If she didn't have a relative to move in with, what would she have done?? Some of you make it sound so easy, but the economists still report that 80-90% (depending on which report you read) of Americans are one paycheck away from bankruptcy.. meaning, if they lost their jobs, within one paycheck, they'd be drowning.
That said, I see both sides of the "raising minimum wage" issue. In the late 90's, when things were booming around here, nobody was paying minimum wage. They were begging people to work there. Now that the economy has crashed here, there are former professionals working 2 or 3 minimum wage jobs to make ends meet. It's the basic supply and demand theory and more places can get away with paying only minimum wage.

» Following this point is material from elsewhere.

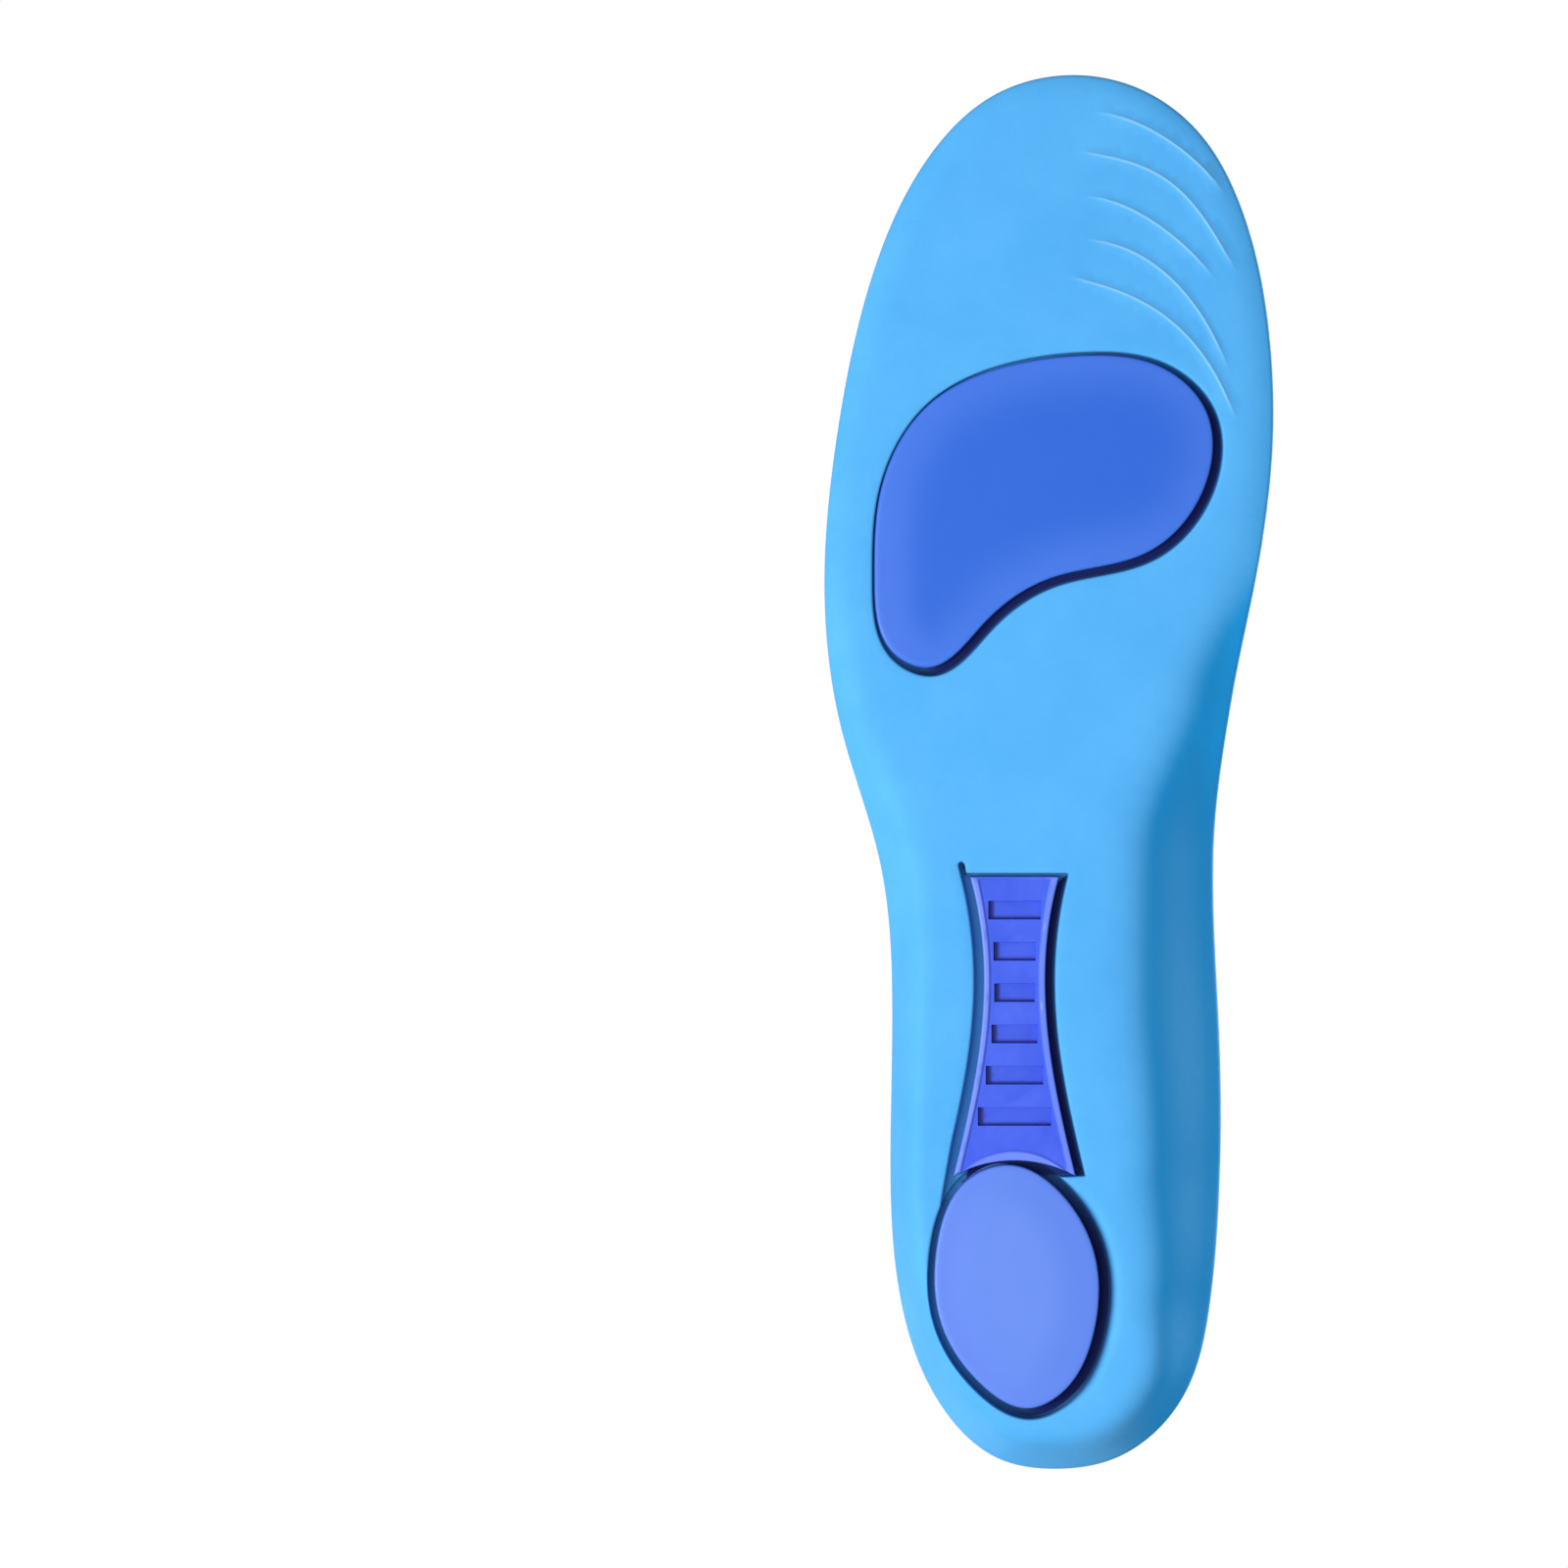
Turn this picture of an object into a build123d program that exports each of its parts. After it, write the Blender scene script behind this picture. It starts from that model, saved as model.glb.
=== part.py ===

Also, the services and assistance that are available to people varies greatly from state to state, so you can't assume that someone who can get public assistance in your state can get it in another state. If you do not have children in Michigan, there is no public assistance. The job placement agencies are totally overwhelmed.
There are no easy solutions to these problems. If there were, they wouldn't exist. But don't be quick to judge. Would you be ok if you had to go a few months without a paycheck or if it was reduced by 75%?